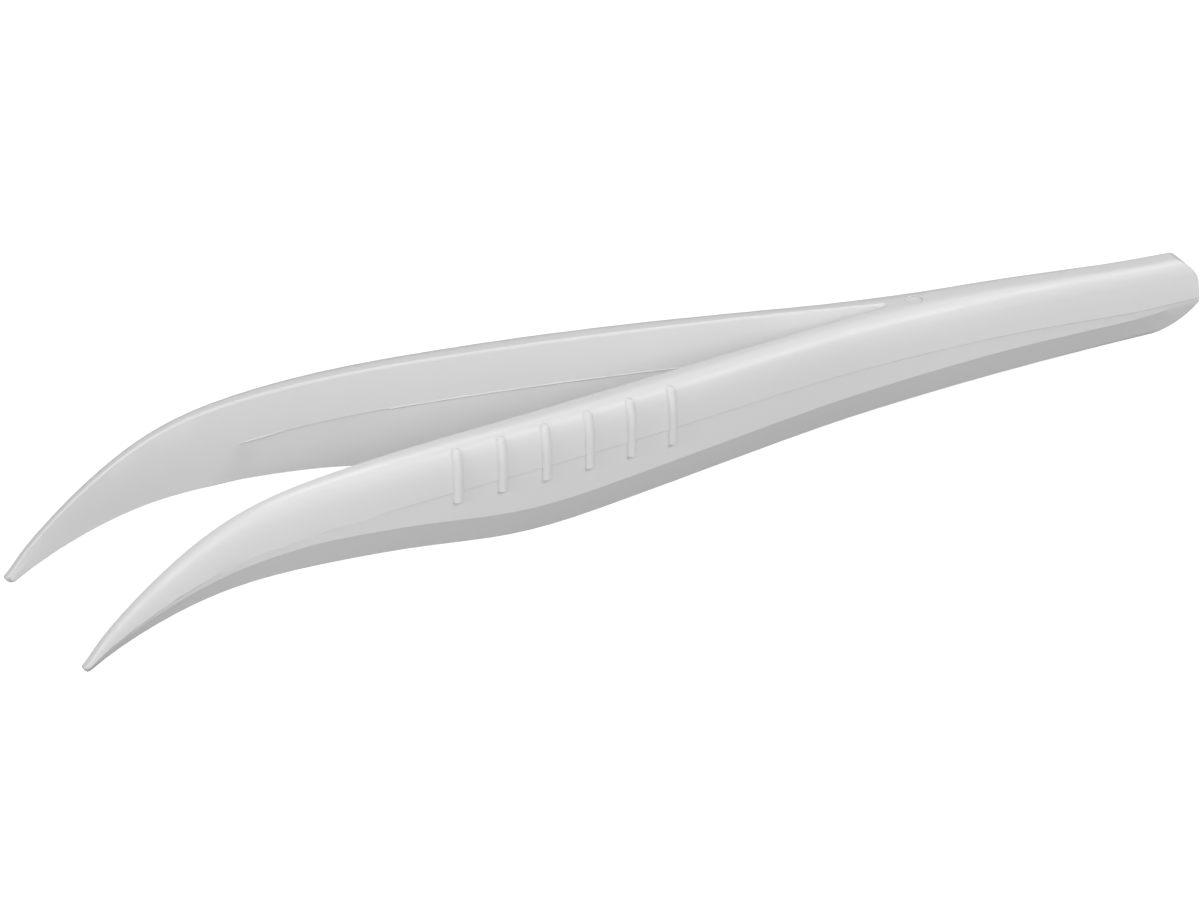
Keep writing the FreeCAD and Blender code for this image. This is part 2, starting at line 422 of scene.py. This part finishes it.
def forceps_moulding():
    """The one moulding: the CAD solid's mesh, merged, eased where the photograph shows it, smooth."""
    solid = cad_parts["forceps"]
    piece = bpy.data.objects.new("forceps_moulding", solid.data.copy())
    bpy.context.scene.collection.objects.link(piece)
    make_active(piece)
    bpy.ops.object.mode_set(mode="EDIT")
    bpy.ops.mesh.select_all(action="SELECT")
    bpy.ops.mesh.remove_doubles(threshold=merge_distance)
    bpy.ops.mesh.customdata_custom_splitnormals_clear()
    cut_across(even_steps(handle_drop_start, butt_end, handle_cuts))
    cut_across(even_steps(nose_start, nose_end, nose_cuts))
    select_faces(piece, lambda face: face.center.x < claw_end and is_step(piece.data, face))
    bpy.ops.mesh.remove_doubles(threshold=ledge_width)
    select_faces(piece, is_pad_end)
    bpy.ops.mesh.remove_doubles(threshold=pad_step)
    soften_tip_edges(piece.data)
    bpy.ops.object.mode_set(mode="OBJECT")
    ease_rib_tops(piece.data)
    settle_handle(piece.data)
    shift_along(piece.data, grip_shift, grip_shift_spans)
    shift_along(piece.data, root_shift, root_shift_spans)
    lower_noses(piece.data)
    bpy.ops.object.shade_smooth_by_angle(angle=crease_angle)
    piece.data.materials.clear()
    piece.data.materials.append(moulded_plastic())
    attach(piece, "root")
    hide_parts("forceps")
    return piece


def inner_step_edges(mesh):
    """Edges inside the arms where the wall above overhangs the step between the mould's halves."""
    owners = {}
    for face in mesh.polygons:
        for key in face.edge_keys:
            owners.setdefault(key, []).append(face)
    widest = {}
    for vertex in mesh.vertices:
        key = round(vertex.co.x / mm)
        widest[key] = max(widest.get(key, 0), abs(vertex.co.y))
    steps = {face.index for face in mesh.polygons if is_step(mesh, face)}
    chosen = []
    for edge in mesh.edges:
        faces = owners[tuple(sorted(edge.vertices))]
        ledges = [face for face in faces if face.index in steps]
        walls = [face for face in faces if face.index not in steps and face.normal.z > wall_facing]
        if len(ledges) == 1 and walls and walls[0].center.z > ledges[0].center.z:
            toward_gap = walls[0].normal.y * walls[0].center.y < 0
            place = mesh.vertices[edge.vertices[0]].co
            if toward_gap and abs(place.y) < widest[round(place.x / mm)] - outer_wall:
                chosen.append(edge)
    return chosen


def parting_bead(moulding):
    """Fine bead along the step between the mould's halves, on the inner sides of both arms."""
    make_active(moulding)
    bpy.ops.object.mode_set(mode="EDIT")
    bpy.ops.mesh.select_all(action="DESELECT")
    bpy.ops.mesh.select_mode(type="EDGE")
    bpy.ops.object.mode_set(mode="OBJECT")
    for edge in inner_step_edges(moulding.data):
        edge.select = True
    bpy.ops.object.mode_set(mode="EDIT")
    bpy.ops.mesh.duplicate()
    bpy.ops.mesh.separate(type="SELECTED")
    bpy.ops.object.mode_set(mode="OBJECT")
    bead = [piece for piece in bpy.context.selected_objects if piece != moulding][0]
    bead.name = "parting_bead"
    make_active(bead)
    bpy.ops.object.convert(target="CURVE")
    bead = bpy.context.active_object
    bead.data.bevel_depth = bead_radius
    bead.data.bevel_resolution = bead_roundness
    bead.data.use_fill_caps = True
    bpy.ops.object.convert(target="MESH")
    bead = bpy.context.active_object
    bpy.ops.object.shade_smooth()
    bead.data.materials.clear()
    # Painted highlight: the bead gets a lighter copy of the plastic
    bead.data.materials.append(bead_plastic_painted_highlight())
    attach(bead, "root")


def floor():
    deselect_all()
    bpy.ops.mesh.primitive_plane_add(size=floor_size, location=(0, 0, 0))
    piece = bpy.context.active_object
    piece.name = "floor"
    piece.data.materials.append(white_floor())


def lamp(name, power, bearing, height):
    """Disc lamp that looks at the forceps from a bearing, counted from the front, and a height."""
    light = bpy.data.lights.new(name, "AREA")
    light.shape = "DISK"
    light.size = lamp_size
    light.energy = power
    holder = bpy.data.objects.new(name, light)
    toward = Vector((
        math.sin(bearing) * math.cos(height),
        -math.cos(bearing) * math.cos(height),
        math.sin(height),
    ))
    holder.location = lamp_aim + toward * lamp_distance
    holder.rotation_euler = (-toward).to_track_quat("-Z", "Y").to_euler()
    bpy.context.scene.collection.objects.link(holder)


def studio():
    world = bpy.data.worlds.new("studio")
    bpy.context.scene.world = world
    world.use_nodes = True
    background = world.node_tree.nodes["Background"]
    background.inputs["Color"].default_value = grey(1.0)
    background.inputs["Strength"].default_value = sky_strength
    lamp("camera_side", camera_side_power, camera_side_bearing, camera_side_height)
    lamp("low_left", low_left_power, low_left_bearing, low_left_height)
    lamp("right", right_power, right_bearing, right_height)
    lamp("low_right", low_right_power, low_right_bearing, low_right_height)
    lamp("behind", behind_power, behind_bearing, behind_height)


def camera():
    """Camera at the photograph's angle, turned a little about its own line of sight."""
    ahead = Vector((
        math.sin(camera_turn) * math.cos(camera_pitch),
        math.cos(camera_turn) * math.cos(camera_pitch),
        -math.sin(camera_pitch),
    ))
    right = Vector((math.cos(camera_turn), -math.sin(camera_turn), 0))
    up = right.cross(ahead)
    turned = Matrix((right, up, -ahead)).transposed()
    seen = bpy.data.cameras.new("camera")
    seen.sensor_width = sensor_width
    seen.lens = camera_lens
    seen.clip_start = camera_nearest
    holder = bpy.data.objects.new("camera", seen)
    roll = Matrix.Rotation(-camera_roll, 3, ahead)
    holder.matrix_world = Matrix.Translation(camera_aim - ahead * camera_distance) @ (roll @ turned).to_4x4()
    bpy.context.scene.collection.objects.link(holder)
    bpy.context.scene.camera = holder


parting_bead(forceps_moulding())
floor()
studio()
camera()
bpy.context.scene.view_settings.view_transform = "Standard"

• **WORK REQUIRED**:
Repeat the data above, word for word.

• **FINAL RESULT**:
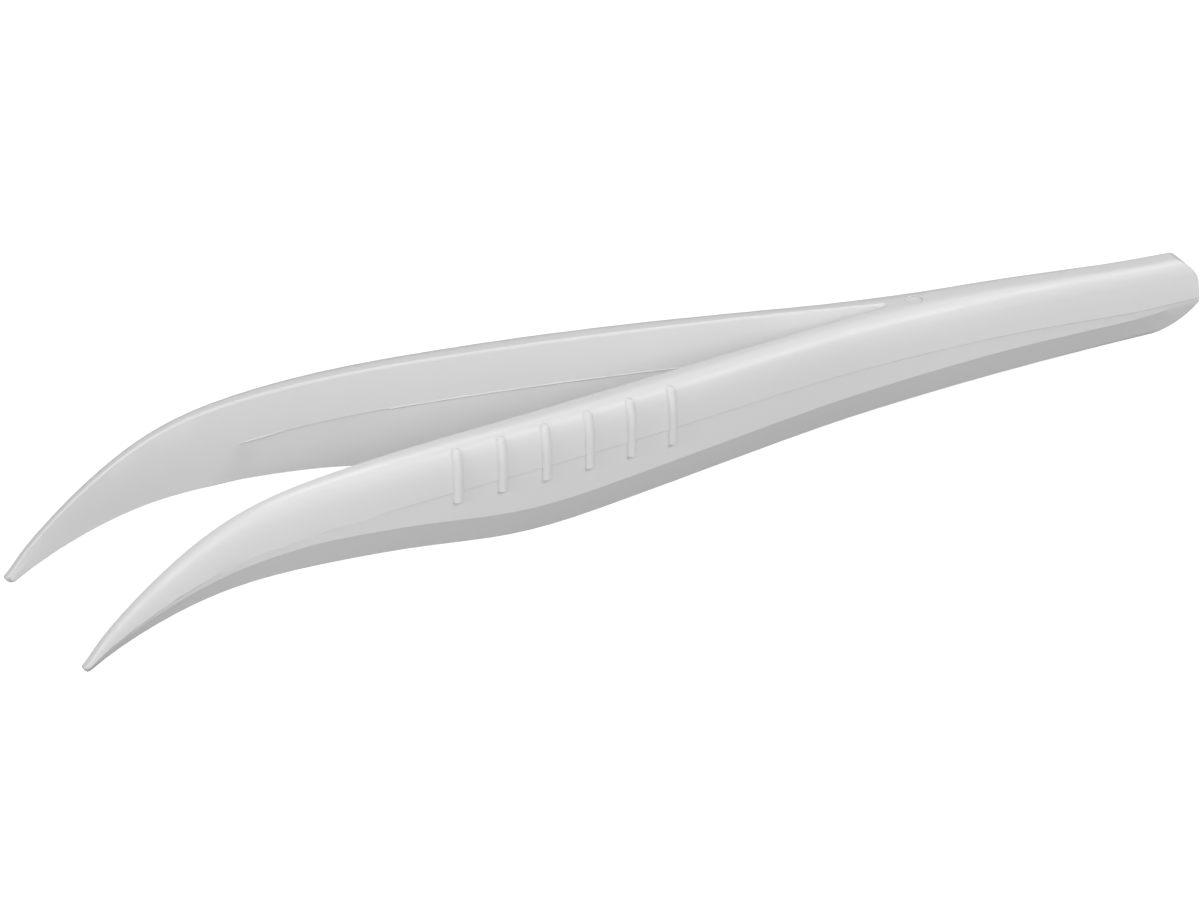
Keep writing the FreeCAD and Blender code for this image. This is part 2, starting at line 422 of scene.py. This part finishes it.
def forceps_moulding():
    """The one moulding: the CAD solid's mesh, merged, eased where the photograph shows it, smooth."""
    solid = cad_parts["forceps"]
    piece = bpy.data.objects.new("forceps_moulding", solid.data.copy())
    bpy.context.scene.collection.objects.link(piece)
    make_active(piece)
    bpy.ops.object.mode_set(mode="EDIT")
    bpy.ops.mesh.select_all(action="SELECT")
    bpy.ops.mesh.remove_doubles(threshold=merge_distance)
    bpy.ops.mesh.customdata_custom_splitnormals_clear()
    cut_across(even_steps(handle_drop_start, butt_end, handle_cuts))
    cut_across(even_steps(nose_start, nose_end, nose_cuts))
    select_faces(piece, lambda face: face.center.x < claw_end and is_step(piece.data, face))
    bpy.ops.mesh.remove_doubles(threshold=ledge_width)
    select_faces(piece, is_pad_end)
    bpy.ops.mesh.remove_doubles(threshold=pad_step)
    soften_tip_edges(piece.data)
    bpy.ops.object.mode_set(mode="OBJECT")
    ease_rib_tops(piece.data)
    settle_handle(piece.data)
    shift_along(piece.data, grip_shift, grip_shift_spans)
    shift_along(piece.data, root_shift, root_shift_spans)
    lower_noses(piece.data)
    bpy.ops.object.shade_smooth_by_angle(angle=crease_angle)
    piece.data.materials.clear()
    piece.data.materials.append(moulded_plastic())
    attach(piece, "root")
    hide_parts("forceps")
    return piece


def inner_step_edges(mesh):
    """Edges inside the arms where the wall above overhangs the step between the mould's halves."""
    owners = {}
    for face in mesh.polygons:
        for key in face.edge_keys:
            owners.setdefault(key, []).append(face)
    widest = {}
    for vertex in mesh.vertices:
        key = round(vertex.co.x / mm)
        widest[key] = max(widest.get(key, 0), abs(vertex.co.y))
    steps = {face.index for face in mesh.polygons if is_step(mesh, face)}
    chosen = []
    for edge in mesh.edges:
        faces = owners[tuple(sorted(edge.vertices))]
        ledges = [face for face in faces if face.index in steps]
        walls = [face for face in faces if face.index not in steps and face.normal.z > wall_facing]
        if len(ledges) == 1 and walls and walls[0].center.z > ledges[0].center.z:
            toward_gap = walls[0].normal.y * walls[0].center.y < 0
            place = mesh.vertices[edge.vertices[0]].co
            if toward_gap and abs(place.y) < widest[round(place.x / mm)] - outer_wall:
                chosen.append(edge)
    return chosen


def parting_bead(moulding):
    """Fine bead along the step between the mould's halves, on the inner sides of both arms."""
    make_active(moulding)
    bpy.ops.object.mode_set(mode="EDIT")
    bpy.ops.mesh.select_all(action="DESELECT")
    bpy.ops.mesh.select_mode(type="EDGE")
    bpy.ops.object.mode_set(mode="OBJECT")
    for edge in inner_step_edges(moulding.data):
        edge.select = True
    bpy.ops.object.mode_set(mode="EDIT")
    bpy.ops.mesh.duplicate()
    bpy.ops.mesh.separate(type="SELECTED")
    bpy.ops.object.mode_set(mode="OBJECT")
    bead = [piece for piece in bpy.context.selected_objects if piece != moulding][0]
    bead.name = "parting_bead"
    make_active(bead)
    bpy.ops.object.convert(target="CURVE")
    bead = bpy.context.active_object
    bead.data.bevel_depth = bead_radius
    bead.data.bevel_resolution = bead_roundness
    bead.data.use_fill_caps = True
    bpy.ops.object.convert(target="MESH")
    bead = bpy.context.active_object
    bpy.ops.object.shade_smooth()
    bead.data.materials.clear()
    # Painted highlight: the bead gets a lighter copy of the plastic
    bead.data.materials.append(bead_plastic_painted_highlight())
    attach(bead, "root")


def floor():
    deselect_all()
    bpy.ops.mesh.primitive_plane_add(size=floor_size, location=(0, 0, 0))
    piece = bpy.context.active_object
    piece.name = "floor"
    piece.data.materials.append(white_floor())


def lamp(name, power, bearing, height):
    """Disc lamp that looks at the forceps from a bearing, counted from the front, and a height."""
    light = bpy.data.lights.new(name, "AREA")
    light.shape = "DISK"
    light.size = lamp_size
    light.energy = power
    holder = bpy.data.objects.new(name, light)
    toward = Vector((
        math.sin(bearing) * math.cos(height),
        -math.cos(bearing) * math.cos(height),
        math.sin(height),
    ))
    holder.location = lamp_aim + toward * lamp_distance
    holder.rotation_euler = (-toward).to_track_quat("-Z", "Y").to_euler()
    bpy.context.scene.collection.objects.link(holder)


def studio():
    world = bpy.data.worlds.new("studio")
    bpy.context.scene.world = world
    world.use_nodes = True
    background = world.node_tree.nodes["Background"]
    background.inputs["Color"].default_value = grey(1.0)
    background.inputs["Strength"].default_value = sky_strength
    lamp("camera_side", camera_side_power, camera_side_bearing, camera_side_height)
    lamp("low_left", low_left_power, low_left_bearing, low_left_height)
    lamp("right", right_power, right_bearing, right_height)
    lamp("low_right", low_right_power, low_right_bearing, low_right_height)
    lamp("behind", behind_power, behind_bearing, behind_height)


def camera():
    """Camera at the photograph's angle, turned a little about its own line of sight."""
    ahead = Vector((
        math.sin(camera_turn) * math.cos(camera_pitch),
        math.cos(camera_turn) * math.cos(camera_pitch),
        -math.sin(camera_pitch),
    ))
    right = Vector((math.cos(camera_turn), -math.sin(camera_turn), 0))
    up = right.cross(ahead)
    turned = Matrix((right, up, -ahead)).transposed()
    seen = bpy.data.cameras.new("camera")
    seen.sensor_width = sensor_width
    seen.lens = camera_lens
    seen.clip_start = camera_nearest
    holder = bpy.data.objects.new("camera", seen)
    roll = Matrix.Rotation(-camera_roll, 3, ahead)
    holder.matrix_world = Matrix.Translation(camera_aim - ahead * camera_distance) @ (roll @ turned).to_4x4()
    bpy.context.scene.collection.objects.link(holder)
    bpy.context.scene.camera = holder


parting_bead(forceps_moulding())
floor()
studio()
camera()
bpy.context.scene.view_settings.view_transform = "Standard"